Abstract

Abstract Spectral discrimination methods applied at regional distances are based on the observation that there is a difference in the frequency content of the seismic waves radiated from the source region of earthquakes and explosions. We have investigated a spectral discrimination method that exploits the scattered energy contained in the event codas of seismograms to measure the relative source excitation of earthquakes and explosions as a function of frequency. Key strengths of the coda method include the following: (1) it is not affected by source radiation pattern because the scattering process averages the radiation over the focal sphere, (2) path corrections are not required with the coda method because coda waves are scattered throughout a common crustal volume, (3) it can be successfully applied using data from only a single station, and (4) it can be successfully applied using data with clipped direct arrivals. To implement the coda method, we first estimate a “type curve,” which represents the average shape of all the individual coda decay curves for a particular frequency band. The shape of the type curve (as well as the shape of all individual coda decay curves) is controlled by the scattering and attenuation properties of the crustal volume sampled by the coda waves (a common path effect).

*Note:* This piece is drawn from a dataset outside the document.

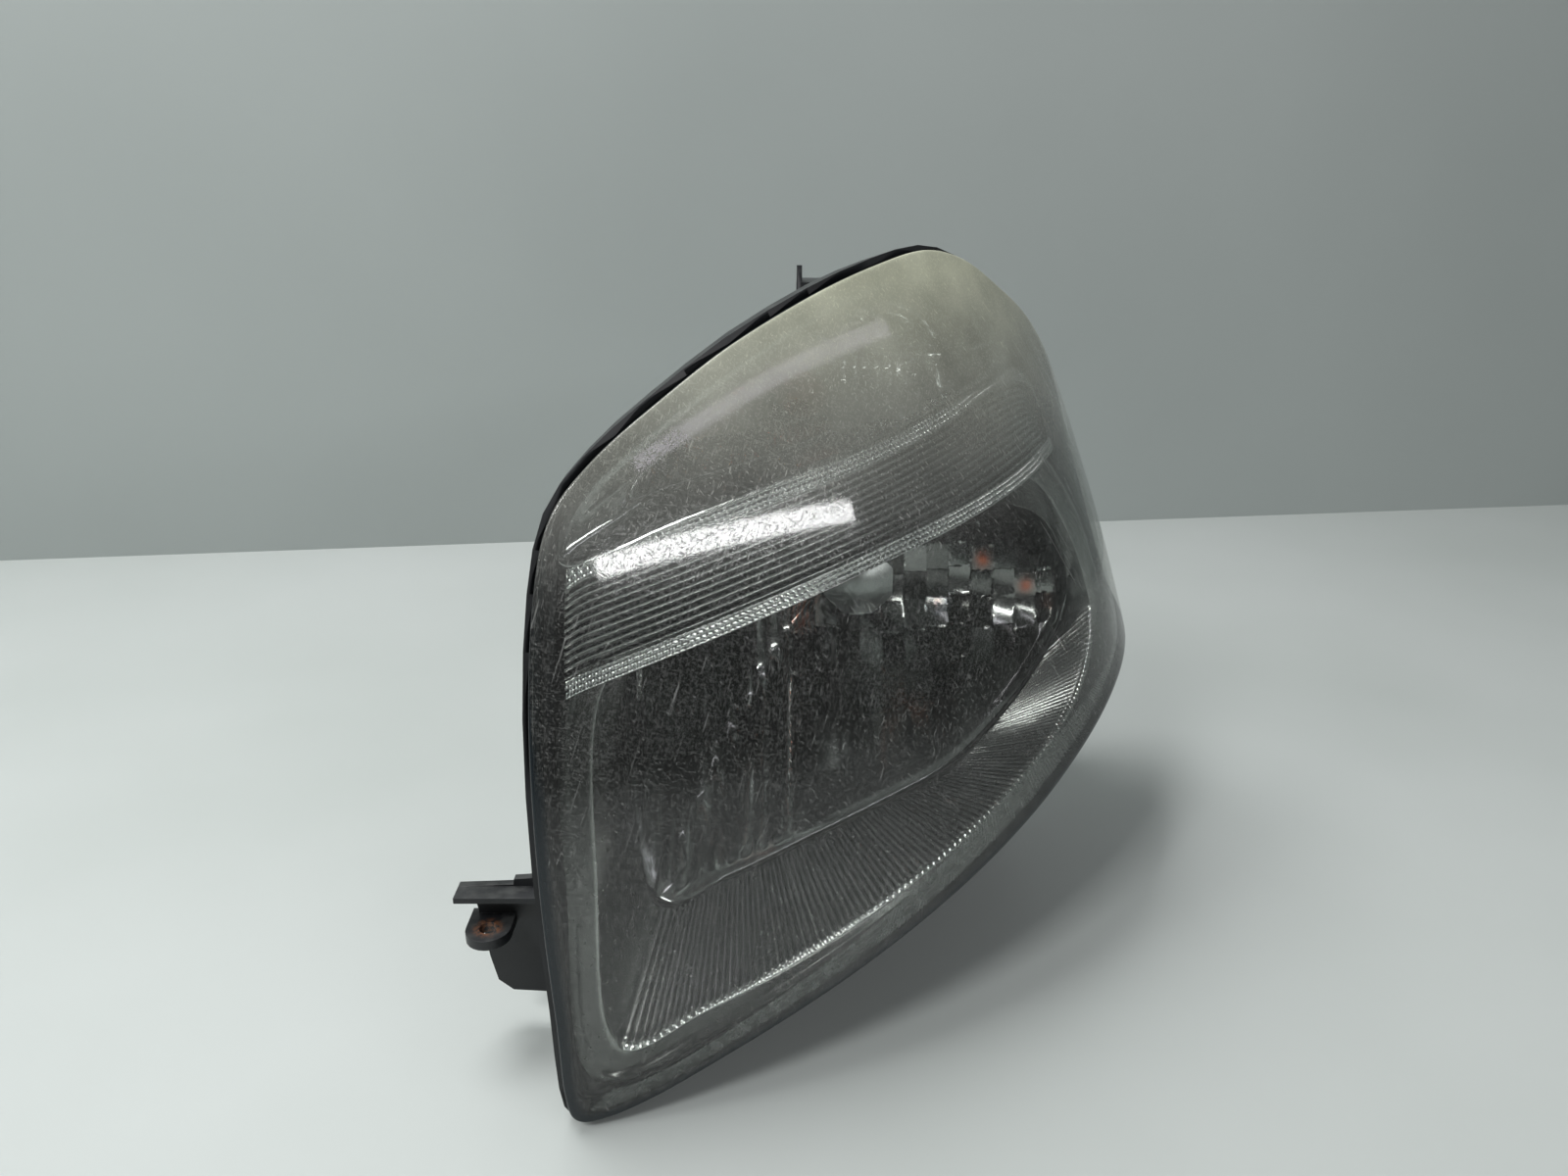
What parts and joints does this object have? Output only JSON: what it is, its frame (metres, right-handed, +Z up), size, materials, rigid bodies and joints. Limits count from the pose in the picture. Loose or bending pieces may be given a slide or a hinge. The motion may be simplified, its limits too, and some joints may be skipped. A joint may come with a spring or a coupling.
{
  "type": "car headlight assembly",
  "caption": "Left-hand car headlight: clear wrap-round lens, ribbed band over a fluted main reflector, indicator above, black housing with aiming gear and rear service cover.",
  "frame": {"origin": "centre of the bounding box in plan, at the lowest level, where the lamp stands on its inner front flange corner and two moulded feet", "axes": "+Z up, +Y towards the rear of the lamp (the lens faces -Y), +X outboard on a left-hand lamp"},
  "size_m": [0.3732, 0.3712, 0.3683],
  "materials": {
    "clear_lens": "clear moulded polycarbonate, slightly hazed",
    "black_housing": "fine grained black moulding",
    "bright_metallised": "vacuum metallised, mirror bright",
    "dark_metallised": "smoked metallised trim",
    "zinc_steel": "zinc plated",
    "brass_contact": "plain",
    "black_rubber": "matt",
    "amber_glass": "amber tinted bulb glass",
    "bulb_glass": "clear bulb glass",
    "natural_nylon": "natural white",
    "grey_nylon": "grey moulded"
  },
  "bodies": {
    "housing": {"rear_housing": "black_housing", "lens": "clear_lens", "lens_seal": "black_rubber", "lower_bezel": "dark_metallised", "upper_bezel": "bright_metallised", "divider_band": "dark_metallised", "turn_reflector": "bright_metallised", "carrier_pivot_upper": "grey_nylon", "carrier_pivot_lower": "grey_nylon", "levelling_motor": "black_housing", "horizontal_gearbox": "black_housing", "electrical_inlet": "grey_nylon", "inlet_pin_1": "brass_contact", "inlet_pin_2": "brass_contact", "inlet_pin_3": "brass_contact", "inlet_pin_4": "brass_contact", "breather_lower": "black_rubber", "breather_upper": "black_rubber", "inner_mount_bracket": "black_housing", "bracket_screw_1": "zinc_steel", "bracket_screw_2": "zinc_steel"},
    "carrier": {"aim_carrier": "grey_nylon"},
    "reflector": {"main_reflector": "bright_metallised", "bulb_shield": "dark_metallised", "main_bulb_glass": "bulb_glass", "main_bulb_base": "zinc_steel", "main_bulb_blade_1": "brass_contact", "main_bulb_blade_2": "brass_contact", "main_bulb_blade_3": "brass_contact", "clip_eye_1": "zinc_steel", "clip_eye_2": "zinc_steel", "parking_bulb": "bulb_glass", "parking_bulb_holder": "grey_nylon", "reflector_ear_inner": "grey_nylon", "reflector_ear_outer": "grey_nylon", "levelling_socket": "natural_nylon"},
    "bulb_clip_wire": {"bulb_clip": "zinc_steel"},
    "spindle": {"levelling_spindle": "natural_nylon"},
    "rod": {"horizontal_rod": "zinc_steel"},
    "vertical_knob": {"vertical_adjuster": "natural_nylon"},
    "horizontal_knob": {"horizontal_adjuster": "natural_nylon"},
    "cover_gasket": {"cover_seal": "black_rubber"},
    "cover": {"main_bulb_cover": "black_housing"},
    "turn_gasket": {"turn_holder_seal": "black_rubber"},
    "turn_holder": {"turn_bulb_holder": "grey_nylon", "turn_bulb_cap": "brass_contact", "turn_bulb_glass": "amber_glass"}
  },
  "joints": [
    {"name": "horizontal_aim", "type": "hinge", "parent": "housing", "child": "carrier", "pos_m": [-0.0646, 0.0761, 0.2494], "axis": [0, 0, 1], "range_deg": [-1.3, 1.3]},
    {"name": "vertical_aim", "type": "hinge", "parent": "carrier", "child": "reflector", "pos_m": [-0.0646, 0.0761, 0.2494], "axis": [1, 0, 0], "range_deg": [-1.2, 2.2]},
    {"name": "bulb_clip_swing", "type": "hinge", "parent": "reflector", "child": "bulb_clip_wire", "pos_m": [0.0104, 0.0831, 0.1614], "axis": [1, 0, 0], "range_deg": [-75, 0]},
    {"name": "levelling_travel", "type": "slide", "parent": "housing", "child": "spindle", "axis": [0, 1, 0], "range_m": [-0.00262, 0.0048]},
    {"name": "vertical_adjuster_turn", "type": "hinge", "parent": "housing", "child": "vertical_knob", "pos_m": [-0.0646, 0.1631, 0.1244], "axis": [0, 1, 0], "range_deg": [-189, 346]},
    {"name": "rod_travel", "type": "slide", "parent": "housing", "child": "rod", "axis": [0, 1, 0], "range_m": [-0.00303, 0.00303]},
    {"name": "horizontal_adjuster_turn", "type": "hinge", "parent": "housing", "child": "horizontal_knob", "pos_m": [0.0644, 0.1651, 0.2494], "axis": [0, 1, 0], "range_deg": [-218, 218]},
    {"name": "cover_pull", "type": "slide", "parent": "housing", "child": "cover_gasket", "axis": [0, 1, 0], "range_m": [0, 0.04]},
    {"name": "cover_twist", "type": "hinge", "parent": "cover_gasket", "child": "cover", "pos_m": [0.0104, 0.1395, 0.1894], "axis": [0, 1, 0], "range_deg": [-30, 0]},
    {"name": "turn_holder_pull", "type": "slide", "parent": "housing", "child": "turn_gasket", "axis": [0, 1, 0], "range_m": [0, 0.06]},
    {"name": "turn_holder_twist", "type": "hinge", "parent": "turn_gasket", "child": "turn_holder", "pos_m": [-0.0206, 0.1194, 0.2924], "axis": [0, 1, 0], "range_deg": [-45, 0]}
  ],
  "couplings": [
    {"joint": "levelling_travel", "follows": "vertical_aim", "m_per_rad": 0.125},
    {"joint": "vertical_adjuster_turn", "follows": "vertical_aim", "ratio": 157.08},
    {"joint": "rod_travel", "follows": "horizontal_aim", "m_per_rad": 0.133},
    {"joint": "horizontal_adjuster_turn", "follows": "horizontal_aim", "ratio": 167.13}
  ]
}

The amplitude of the type curve is not defined, and we arbitrarily adjust it to have a zero mean. The amplitude difference between an individual event coda decay curve and the type curve provides a relative measure of the event's source size within the particular frequency band. We define this amplitude difference as the “relative source factor.” Our approach exploits all of an event's usable coda for each spectral measurement, thus providing a more stable measure of relative source size than could be obtained from using a predefined, fixed-length time window. Analysis of 27 Nevada Test Site explosions and 15 southern Great Basin earthquakes (3.1 ≦ M ≦ 4.7), shows that the source factor difference between the 0.5- to 1- and 2- to 4-Hz bands plotted against the 1- to 2-Hz source factor is a stable event discriminant. The method reliably distinguishes small explosions from small earthquakes (3.0 < M < 3.5), even if the explosions are overburied. Because the coda method requires only one seismic station, we believe that it would be especially useful in identifying small, clandestine underground nuclear tests that occur far from established networks.